Could you ask to the people who give you access to the LoRa network how you/they will configure the modem? Will they give you an appeui/appkey or do you have to define it yourself? What is the process to pair the hwid/deveui with the network, and the callback URL?

For the callback URL, do you want to use our website? Or do the university have something that you can use?

Once you get some information about the lora network you'll use (access to some sort of configuration backend website), I can assist you, ideally with a laptop (for wifi) connected to internet through cable. So that we can share the screen, and in the same time wifi connected to the scale to run tests.

Pierre

Re: LoRaWAN

Hi Pierre,

Manuel asked me to help him out with his LoRaWAN connection, as I have some more experience with that.

Manuel is planning to connect his scale to The Things Network (TTN), just like phish92 did. When you register a node on TTN:
- TTN will generate an AppEUI (from their own block), but you can also add arbitrary secondary AppEUIs
- You provide the DevEUI yourself. This can be any number, it does not have to be an actual globally  unique EUI (as long as it is unique within the application).
- The appkey is randomly generated by default, but can be manually set to an arbitrary value as well.

Looking at the openhivescale firmware, that seems to hardcode the AppEUI and AppKey, and use the DevEUI stored inside the microchip modem.
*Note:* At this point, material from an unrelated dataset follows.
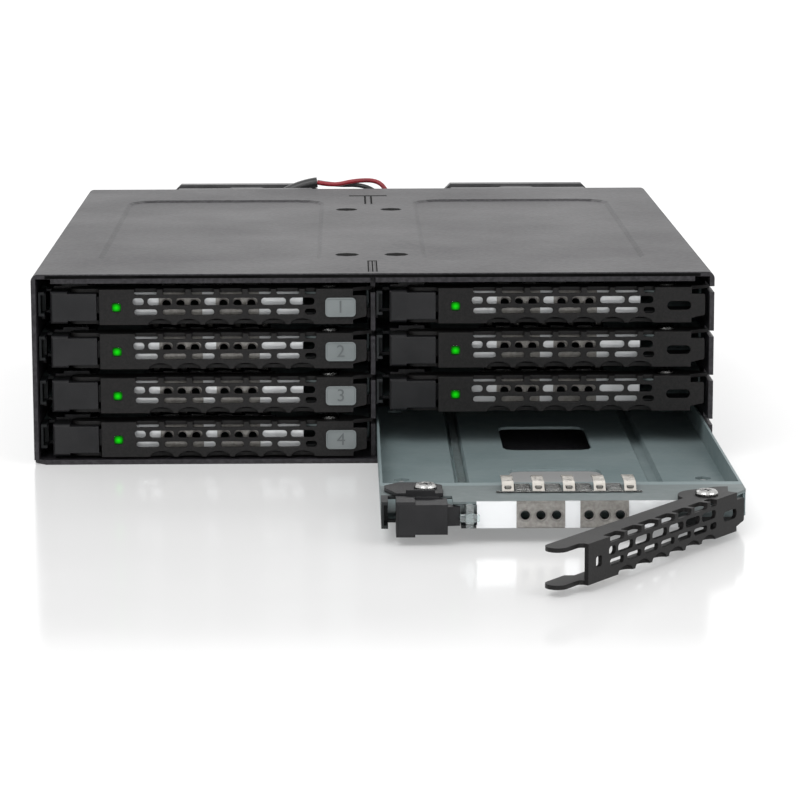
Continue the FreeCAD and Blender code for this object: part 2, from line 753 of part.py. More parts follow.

I think we can make this work with TTN, but it would actually be better if the AppEUI and certainly the AppKey could be modified (the current approach of hardcoding a public AppKey seems to be a security problem, I think). Perhaps you could consider to modify the firmware so you can set the AppEUI and AppKey through the webinterface? Perhaps also the DevEUI (not needed for TTN, but maybe for other networks).
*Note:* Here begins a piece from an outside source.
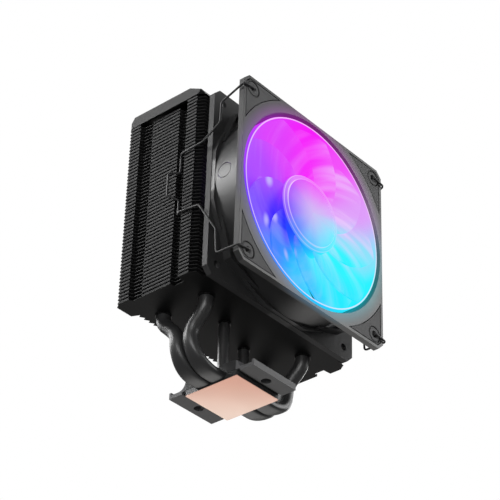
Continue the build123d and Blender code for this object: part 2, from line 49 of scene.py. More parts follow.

As for OTAA joining: I would suggest only doing an OTAA join on initial powerup, rather than on every message. TTN can do both, but IIRC for every join a new unique nonce must be generated, and reusing one poses a security problem (TTN protects against this by storing a history of used nonces, but they can't store an infinite amount). I'm not quite familiar with the Microchip module, but I think it should support persistently storing the OTAA results. One thing is to decide when to redo OTAA (in case you need to switch networks, or your session is otherwise broken). If adr (automatic data rate) is enabled, the modem should be able to detect a connectivity problem and redo activation. Alternatively, an explicit "redo OTAA" button in the webinterface would make sense.


As for the HTTP callback: TTN allows adding an HTTP integration to an application, which makes it send all messages to an arbitrary HTTP endpoint. I think this could be configured to send data into your platform, though you might need to make some changes on your end to support the particular format TTN is uing. To help with that, I've captured one such HTTP request (not from an openhivescale, so the payload is different, but the rest of the structure should be the same).

Here's the headers used:

https://i.postimg.cc/F9GZNmcX/Selection-003.png?dl=1

Of these headers, the value of the Authorization header can be set to
any arbitrary string, and it is probably a good idea to check this
header on your end to prevent spoofed HTTP requests. TTN also allows
adding an arbitrary additional header if that helps for you, or use an
arbitrary HTTP method.

Here's the request body:

{
  "app_id": "meet-je-stad",
  "dev_id": "meetstation-288",
  "hardware_serial": "0000000000000120",
  "port": 12,
  "counter": 1155,
  "payload_raw": "AhoVsQKySgYGvusQ/g==",
  "payload_fields": {
    "firmware_version": 2,
    "humidity": 107.875,
    "latitude": 52.169464111328125,
    "longitude": 5.39288330078125,
    "lux": 4331,
    "supply": 3.54,
    "temperature": 6
  },
  "metadata": {
    "time": "2019-01-27T10:08:41.143947354Z",
    "frequency": 867.9,
    "modulation": "LORA",
    "data_rate": "SF9BW125",
    "coding_rate": "4/5",
    "gateways": [
      {
        "gtw_id": "mjs-gateway-4",
        "gtw_trusted": true,
        "timestamp": 4159638420,
        "time": "2019-01-27T10:08:41Z",
        "channel": 7,
        "rssi": -90,
        "snr": 12.25,
        "rf_chain": 0,
        "latitude": 52.168682,
        "longitude": 5.391306,
        "location_source": "registry"
      }
    ]
  },
  "downlink_url": "integrations.thethingsnetwork.org/ttn-eu/api/v2/down/meet-je-stad/http-test?key=ttn-account-v2.XF4Qs97ZiH07cWNhkvIUGCnTv_GhI4q4LbPWbhr6sIk"
}

Here, the hardware_serial is the DevEUI, the app_id and dev_id are
arbitrary identifiers that are set in the TTN portal (but not used in
the radio protocol). The "payload_fields" element contains the result of
a decoder (a bit of custom javascript configured in the TTN portal) that
can decode the binary payload (but for the openhivescale case, this
should probably not be needed, you can use the payload_raw (base64
version of the binary payload) directly. The metadata field contains
data on the radio transmission and receiving gateways, but probably
isn't relevant here either.

Note that I intentionally broke the "downlink_url", since my post was refused then saying "too more links in message. Allowed 2 links." even when I only have two links in my post...

Would that be enough info, or do you need additional details?